From the listing below, copy only the lines running from the line that contains "tumbler_outside();" to the line that contains "# The profiles", both included.

+++ Exercise data

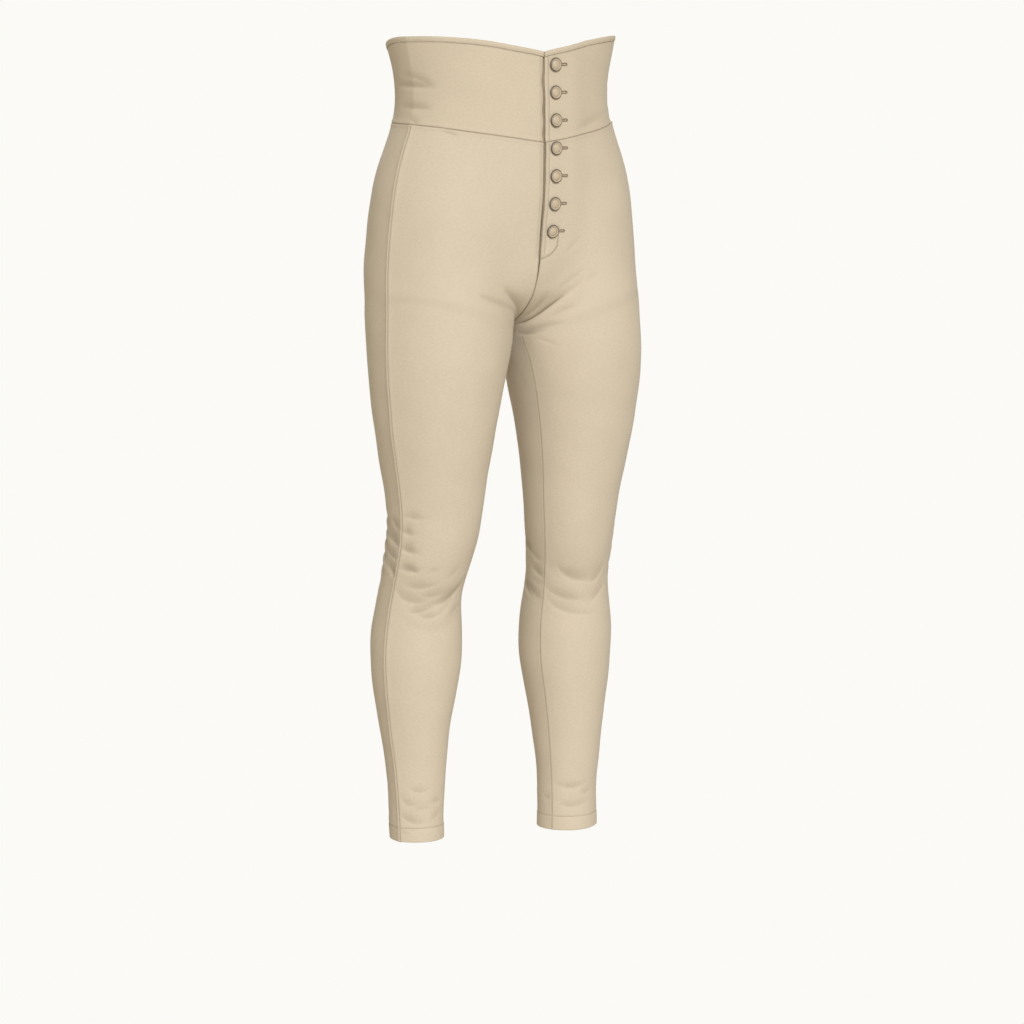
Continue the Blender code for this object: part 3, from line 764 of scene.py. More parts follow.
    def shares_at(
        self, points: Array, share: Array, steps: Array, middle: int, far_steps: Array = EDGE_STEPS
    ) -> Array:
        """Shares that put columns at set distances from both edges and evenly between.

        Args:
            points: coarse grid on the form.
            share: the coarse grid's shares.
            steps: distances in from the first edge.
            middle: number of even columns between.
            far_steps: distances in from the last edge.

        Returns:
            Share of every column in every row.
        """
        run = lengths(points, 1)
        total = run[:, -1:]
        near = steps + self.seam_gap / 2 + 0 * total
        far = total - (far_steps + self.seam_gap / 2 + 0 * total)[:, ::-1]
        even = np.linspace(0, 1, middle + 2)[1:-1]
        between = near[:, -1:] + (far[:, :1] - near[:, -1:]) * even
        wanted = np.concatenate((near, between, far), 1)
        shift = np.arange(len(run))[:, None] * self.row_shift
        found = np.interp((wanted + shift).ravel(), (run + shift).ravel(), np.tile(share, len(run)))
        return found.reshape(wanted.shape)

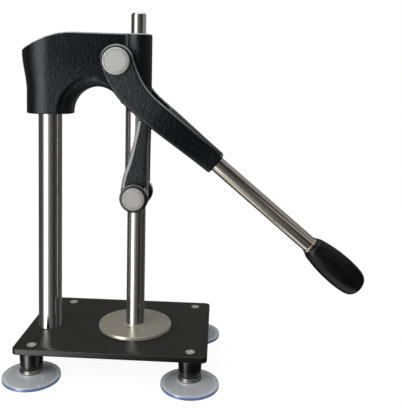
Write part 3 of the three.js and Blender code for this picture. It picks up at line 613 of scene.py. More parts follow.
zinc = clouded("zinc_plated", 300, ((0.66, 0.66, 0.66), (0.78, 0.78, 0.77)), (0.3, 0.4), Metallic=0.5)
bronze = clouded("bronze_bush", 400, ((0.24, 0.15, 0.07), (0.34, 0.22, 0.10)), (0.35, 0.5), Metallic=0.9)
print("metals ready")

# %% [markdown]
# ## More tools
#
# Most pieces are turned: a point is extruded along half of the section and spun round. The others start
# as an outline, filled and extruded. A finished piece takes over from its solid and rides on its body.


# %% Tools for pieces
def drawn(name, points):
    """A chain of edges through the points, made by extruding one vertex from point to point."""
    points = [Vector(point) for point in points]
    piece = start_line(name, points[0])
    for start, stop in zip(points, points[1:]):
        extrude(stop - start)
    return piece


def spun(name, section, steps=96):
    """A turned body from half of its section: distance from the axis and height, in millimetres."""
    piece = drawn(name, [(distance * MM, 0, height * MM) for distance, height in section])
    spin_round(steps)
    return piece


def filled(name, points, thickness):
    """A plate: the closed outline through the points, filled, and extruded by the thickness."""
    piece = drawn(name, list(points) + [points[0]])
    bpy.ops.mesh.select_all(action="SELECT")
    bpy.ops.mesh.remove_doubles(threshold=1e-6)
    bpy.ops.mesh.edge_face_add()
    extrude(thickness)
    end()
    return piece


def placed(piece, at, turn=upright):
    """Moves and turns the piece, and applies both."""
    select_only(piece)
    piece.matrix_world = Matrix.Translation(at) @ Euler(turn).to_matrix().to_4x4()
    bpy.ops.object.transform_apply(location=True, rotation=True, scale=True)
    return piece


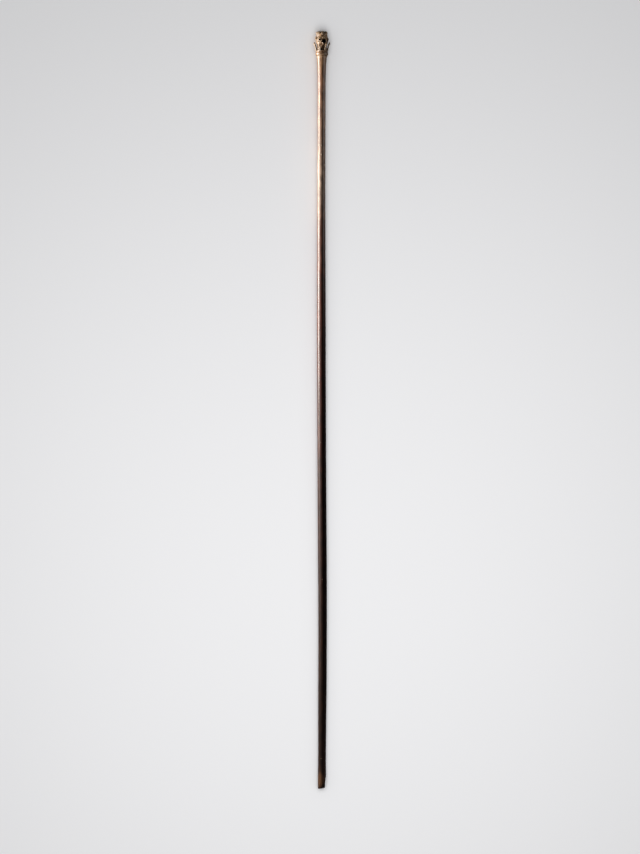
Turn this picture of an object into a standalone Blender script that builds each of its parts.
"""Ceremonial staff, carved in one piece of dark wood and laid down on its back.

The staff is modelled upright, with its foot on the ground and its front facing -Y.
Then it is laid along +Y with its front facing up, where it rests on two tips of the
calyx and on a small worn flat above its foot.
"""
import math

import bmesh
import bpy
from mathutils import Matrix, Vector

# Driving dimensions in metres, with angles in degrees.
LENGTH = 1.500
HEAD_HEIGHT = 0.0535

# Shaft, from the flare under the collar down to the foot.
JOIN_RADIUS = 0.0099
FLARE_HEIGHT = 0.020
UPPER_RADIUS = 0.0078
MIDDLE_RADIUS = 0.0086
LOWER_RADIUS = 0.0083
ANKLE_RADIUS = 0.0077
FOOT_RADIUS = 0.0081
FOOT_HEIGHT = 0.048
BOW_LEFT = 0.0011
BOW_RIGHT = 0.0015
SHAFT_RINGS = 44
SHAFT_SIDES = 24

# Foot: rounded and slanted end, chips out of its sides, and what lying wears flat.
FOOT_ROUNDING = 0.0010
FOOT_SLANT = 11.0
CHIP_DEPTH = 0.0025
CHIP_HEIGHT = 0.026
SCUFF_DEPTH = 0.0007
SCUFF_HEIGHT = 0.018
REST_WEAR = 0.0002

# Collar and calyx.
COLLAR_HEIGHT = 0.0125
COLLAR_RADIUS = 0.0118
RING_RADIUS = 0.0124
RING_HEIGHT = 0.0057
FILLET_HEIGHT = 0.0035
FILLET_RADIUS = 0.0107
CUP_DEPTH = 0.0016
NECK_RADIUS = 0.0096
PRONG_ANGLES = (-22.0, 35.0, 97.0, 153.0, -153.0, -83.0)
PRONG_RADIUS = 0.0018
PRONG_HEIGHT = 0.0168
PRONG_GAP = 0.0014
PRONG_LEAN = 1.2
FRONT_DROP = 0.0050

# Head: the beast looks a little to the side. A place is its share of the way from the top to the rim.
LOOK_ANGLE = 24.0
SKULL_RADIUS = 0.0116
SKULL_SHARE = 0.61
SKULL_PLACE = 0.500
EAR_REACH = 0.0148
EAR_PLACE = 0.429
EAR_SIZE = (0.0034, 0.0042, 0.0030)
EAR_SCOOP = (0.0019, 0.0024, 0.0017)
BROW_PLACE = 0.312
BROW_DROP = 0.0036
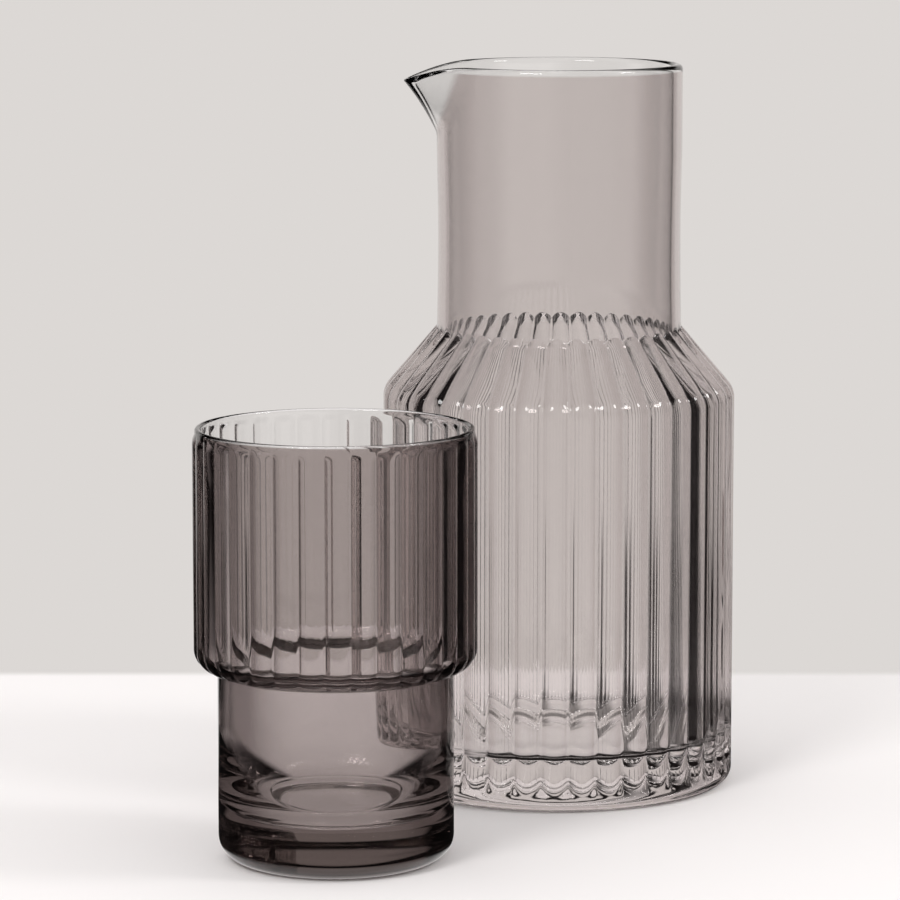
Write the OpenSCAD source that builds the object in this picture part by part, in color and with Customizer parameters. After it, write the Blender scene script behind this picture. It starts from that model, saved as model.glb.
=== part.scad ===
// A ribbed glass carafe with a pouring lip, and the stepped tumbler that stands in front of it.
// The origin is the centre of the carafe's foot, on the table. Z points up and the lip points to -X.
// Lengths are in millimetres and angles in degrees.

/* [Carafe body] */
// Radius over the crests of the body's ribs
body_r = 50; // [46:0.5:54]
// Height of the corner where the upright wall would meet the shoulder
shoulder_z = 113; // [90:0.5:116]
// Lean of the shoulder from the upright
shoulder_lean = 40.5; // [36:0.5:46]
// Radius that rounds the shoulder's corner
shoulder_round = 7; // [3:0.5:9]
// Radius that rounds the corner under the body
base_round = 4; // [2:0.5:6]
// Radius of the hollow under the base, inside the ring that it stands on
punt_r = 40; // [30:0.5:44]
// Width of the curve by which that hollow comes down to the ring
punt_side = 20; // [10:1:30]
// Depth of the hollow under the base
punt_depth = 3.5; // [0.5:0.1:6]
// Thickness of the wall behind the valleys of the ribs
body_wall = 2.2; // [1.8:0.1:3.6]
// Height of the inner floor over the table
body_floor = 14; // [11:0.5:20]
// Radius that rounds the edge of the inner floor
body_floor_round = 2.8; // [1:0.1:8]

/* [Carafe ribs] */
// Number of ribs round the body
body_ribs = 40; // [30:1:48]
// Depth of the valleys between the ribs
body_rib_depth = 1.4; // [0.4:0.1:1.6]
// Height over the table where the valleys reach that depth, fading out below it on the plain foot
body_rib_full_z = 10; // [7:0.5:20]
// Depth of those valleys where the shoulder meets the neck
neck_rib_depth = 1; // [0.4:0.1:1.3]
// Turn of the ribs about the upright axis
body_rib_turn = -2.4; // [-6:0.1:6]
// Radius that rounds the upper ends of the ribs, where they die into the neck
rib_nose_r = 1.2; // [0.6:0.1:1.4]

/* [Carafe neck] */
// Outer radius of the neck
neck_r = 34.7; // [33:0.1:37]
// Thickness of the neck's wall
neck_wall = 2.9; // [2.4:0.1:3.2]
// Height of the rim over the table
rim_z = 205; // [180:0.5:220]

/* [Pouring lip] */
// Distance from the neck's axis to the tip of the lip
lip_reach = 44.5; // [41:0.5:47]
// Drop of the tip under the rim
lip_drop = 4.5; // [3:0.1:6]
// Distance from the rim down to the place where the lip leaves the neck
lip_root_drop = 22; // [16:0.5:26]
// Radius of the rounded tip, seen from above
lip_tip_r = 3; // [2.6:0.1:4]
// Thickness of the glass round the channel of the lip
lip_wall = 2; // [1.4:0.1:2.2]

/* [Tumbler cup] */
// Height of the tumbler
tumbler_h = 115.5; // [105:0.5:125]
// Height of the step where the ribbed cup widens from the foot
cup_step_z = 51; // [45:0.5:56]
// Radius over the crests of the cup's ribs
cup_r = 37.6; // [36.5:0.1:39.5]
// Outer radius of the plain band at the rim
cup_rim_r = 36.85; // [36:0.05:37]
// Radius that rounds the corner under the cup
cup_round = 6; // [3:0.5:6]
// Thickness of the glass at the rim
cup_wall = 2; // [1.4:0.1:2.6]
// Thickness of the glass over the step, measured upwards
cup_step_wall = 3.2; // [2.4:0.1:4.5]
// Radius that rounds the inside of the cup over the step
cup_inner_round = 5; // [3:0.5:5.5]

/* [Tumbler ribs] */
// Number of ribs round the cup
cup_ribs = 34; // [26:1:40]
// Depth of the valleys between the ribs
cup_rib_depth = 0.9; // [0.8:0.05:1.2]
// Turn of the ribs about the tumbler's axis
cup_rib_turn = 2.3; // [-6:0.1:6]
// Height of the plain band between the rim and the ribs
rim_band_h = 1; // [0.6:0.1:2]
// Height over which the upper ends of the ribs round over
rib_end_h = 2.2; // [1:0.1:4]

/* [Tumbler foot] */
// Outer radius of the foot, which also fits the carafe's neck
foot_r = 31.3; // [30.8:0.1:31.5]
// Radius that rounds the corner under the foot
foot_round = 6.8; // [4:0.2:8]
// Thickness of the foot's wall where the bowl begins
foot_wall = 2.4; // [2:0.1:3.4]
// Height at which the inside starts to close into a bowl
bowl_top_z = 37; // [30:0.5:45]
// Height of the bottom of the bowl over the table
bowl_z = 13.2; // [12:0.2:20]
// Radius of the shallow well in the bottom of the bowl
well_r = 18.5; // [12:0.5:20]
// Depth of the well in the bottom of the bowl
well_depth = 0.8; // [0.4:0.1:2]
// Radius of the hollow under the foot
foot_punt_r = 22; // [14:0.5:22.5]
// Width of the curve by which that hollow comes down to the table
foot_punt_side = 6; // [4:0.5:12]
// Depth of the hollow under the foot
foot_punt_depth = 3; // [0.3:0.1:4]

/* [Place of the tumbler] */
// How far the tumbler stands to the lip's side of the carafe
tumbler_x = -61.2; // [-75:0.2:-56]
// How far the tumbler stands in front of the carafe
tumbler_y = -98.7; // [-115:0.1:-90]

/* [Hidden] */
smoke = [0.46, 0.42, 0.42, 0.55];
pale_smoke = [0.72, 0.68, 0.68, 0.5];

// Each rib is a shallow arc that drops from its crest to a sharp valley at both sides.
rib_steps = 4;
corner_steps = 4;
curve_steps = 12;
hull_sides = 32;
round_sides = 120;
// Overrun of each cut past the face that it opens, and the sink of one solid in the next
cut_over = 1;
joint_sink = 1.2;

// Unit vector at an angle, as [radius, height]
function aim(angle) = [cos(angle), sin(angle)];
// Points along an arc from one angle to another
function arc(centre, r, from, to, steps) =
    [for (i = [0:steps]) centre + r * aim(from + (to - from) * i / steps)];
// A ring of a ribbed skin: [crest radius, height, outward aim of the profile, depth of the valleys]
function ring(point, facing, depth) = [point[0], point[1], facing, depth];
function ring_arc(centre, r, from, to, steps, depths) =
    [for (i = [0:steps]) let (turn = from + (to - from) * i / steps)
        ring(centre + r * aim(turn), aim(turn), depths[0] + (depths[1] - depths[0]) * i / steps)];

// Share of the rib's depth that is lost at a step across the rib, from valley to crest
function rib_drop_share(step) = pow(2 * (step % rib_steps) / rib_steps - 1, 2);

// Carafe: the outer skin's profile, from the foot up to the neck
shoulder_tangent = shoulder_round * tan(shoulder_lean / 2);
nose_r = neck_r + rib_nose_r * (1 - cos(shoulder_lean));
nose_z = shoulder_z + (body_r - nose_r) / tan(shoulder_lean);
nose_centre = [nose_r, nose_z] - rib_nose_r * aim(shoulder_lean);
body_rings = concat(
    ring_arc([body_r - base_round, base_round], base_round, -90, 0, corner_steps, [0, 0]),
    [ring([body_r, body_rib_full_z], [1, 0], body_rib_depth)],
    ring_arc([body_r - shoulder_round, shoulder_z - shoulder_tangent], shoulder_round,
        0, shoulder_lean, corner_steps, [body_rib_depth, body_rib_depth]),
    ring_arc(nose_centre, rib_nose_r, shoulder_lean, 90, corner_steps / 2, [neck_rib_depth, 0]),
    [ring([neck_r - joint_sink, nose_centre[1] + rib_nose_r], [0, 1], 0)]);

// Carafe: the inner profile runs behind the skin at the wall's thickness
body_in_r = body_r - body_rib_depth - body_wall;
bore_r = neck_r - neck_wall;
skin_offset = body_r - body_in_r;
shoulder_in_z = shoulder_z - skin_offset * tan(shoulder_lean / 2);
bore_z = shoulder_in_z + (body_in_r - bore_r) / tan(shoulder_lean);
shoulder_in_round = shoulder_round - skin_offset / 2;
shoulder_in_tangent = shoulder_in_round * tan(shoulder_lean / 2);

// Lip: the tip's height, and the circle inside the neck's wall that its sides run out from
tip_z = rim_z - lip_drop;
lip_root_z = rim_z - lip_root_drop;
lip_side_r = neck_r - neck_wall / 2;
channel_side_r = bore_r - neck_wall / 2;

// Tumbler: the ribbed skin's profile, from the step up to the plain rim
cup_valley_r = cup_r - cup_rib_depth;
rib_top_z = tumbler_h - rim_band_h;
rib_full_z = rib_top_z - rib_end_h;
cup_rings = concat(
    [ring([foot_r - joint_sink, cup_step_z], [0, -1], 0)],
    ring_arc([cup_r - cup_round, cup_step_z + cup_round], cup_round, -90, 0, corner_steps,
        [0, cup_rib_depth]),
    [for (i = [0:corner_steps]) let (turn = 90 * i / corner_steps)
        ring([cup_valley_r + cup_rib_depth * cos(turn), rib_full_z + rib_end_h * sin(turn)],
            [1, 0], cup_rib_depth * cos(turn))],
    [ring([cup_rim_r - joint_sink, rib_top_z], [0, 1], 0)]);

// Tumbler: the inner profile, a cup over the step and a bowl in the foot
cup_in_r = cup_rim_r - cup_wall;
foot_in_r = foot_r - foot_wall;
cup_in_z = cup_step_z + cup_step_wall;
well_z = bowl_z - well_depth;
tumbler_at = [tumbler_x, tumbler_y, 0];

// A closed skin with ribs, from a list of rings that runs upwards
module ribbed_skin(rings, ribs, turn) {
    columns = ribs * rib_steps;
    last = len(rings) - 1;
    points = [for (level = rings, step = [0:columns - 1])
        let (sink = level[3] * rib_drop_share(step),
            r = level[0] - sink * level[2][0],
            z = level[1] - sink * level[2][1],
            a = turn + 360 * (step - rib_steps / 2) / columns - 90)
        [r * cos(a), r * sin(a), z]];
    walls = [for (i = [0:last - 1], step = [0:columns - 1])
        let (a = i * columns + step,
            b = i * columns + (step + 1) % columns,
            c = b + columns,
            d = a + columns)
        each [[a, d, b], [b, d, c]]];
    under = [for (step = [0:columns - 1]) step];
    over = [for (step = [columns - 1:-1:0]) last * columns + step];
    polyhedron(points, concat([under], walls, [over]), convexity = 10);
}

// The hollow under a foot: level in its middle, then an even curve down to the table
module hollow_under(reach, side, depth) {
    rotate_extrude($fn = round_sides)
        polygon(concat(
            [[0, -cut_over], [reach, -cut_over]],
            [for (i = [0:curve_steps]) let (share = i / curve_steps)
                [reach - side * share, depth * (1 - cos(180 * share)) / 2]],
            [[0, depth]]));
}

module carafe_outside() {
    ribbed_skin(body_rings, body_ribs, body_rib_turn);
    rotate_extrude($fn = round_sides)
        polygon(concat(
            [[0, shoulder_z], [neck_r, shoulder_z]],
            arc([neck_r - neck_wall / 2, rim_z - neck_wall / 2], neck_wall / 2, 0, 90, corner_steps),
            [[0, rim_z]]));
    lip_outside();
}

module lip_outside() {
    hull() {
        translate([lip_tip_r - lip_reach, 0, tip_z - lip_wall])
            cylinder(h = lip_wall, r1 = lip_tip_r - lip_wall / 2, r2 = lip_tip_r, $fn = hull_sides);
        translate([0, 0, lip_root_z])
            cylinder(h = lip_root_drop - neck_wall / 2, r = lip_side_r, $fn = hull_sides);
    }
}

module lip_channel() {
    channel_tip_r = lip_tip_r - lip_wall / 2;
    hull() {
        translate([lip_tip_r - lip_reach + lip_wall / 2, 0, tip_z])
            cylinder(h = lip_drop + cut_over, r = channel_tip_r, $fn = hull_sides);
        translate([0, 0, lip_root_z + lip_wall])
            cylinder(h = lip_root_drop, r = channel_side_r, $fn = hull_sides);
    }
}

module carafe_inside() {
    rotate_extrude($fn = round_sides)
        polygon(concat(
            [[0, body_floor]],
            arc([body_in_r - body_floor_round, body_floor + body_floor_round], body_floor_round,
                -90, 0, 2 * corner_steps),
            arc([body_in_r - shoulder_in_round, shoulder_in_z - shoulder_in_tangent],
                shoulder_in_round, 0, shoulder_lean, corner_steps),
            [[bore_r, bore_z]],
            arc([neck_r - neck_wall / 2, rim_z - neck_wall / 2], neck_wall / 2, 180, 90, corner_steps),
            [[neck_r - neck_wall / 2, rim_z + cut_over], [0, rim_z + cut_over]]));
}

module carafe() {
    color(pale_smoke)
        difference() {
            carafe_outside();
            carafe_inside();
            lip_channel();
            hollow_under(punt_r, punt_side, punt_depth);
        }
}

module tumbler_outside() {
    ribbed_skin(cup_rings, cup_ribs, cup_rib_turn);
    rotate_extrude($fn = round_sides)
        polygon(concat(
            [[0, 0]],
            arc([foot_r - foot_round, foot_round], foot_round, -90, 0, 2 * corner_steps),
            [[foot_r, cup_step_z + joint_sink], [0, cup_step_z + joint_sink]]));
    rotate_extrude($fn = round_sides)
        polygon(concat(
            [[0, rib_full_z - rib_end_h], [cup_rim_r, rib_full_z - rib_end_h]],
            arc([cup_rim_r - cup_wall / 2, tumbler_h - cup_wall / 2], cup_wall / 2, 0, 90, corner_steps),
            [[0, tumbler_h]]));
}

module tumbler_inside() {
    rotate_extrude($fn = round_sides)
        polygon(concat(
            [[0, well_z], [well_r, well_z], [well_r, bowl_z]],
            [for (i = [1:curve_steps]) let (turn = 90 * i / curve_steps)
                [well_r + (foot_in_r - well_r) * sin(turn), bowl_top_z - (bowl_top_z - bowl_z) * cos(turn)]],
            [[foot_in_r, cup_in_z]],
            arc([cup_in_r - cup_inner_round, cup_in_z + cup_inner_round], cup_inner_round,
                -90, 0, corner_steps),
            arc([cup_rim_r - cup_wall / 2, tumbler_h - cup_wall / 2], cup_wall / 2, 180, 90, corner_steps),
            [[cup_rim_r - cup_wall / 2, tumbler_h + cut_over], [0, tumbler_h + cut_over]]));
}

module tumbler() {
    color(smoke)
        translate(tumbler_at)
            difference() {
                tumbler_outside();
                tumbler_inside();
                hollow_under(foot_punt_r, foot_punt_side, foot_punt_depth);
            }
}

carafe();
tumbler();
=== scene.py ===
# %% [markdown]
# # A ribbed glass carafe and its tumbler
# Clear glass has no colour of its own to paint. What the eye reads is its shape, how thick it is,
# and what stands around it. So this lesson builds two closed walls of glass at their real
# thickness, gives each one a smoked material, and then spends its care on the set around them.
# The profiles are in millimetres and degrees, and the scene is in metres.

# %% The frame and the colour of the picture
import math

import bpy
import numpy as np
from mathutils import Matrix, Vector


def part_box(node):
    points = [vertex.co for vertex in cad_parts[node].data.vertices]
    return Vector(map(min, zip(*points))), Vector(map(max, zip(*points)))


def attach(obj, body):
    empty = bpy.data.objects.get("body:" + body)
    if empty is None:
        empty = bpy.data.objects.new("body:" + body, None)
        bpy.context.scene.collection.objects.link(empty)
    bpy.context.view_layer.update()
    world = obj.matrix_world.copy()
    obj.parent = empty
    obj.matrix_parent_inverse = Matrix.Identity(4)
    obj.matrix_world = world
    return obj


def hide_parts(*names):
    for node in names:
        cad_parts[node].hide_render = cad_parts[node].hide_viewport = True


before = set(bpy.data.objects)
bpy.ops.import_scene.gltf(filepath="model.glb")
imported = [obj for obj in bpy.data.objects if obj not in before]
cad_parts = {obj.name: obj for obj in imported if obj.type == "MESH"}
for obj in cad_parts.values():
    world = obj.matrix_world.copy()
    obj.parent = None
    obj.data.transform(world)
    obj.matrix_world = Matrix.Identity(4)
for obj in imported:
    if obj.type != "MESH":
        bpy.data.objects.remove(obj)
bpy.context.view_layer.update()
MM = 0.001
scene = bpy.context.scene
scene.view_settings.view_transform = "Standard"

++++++

◆ Task result
                tumbler_outside();
                tumbler_inside();
                hollow_under(foot_punt_r, foot_punt_side, foot_punt_depth);
            }
}

carafe();
tumbler();
=== scene.py ===
# %% [markdown]
# # A ribbed glass carafe and its tumbler
# Clear glass has no colour of its own to paint. What the eye reads is its shape, how thick it is,
# and what stands around it. So this lesson builds two closed walls of glass at their real
# thickness, gives each one a smoked material, and then spends its care on the set around them.
# The profiles are in millimetres and degrees, and the scene is in metres.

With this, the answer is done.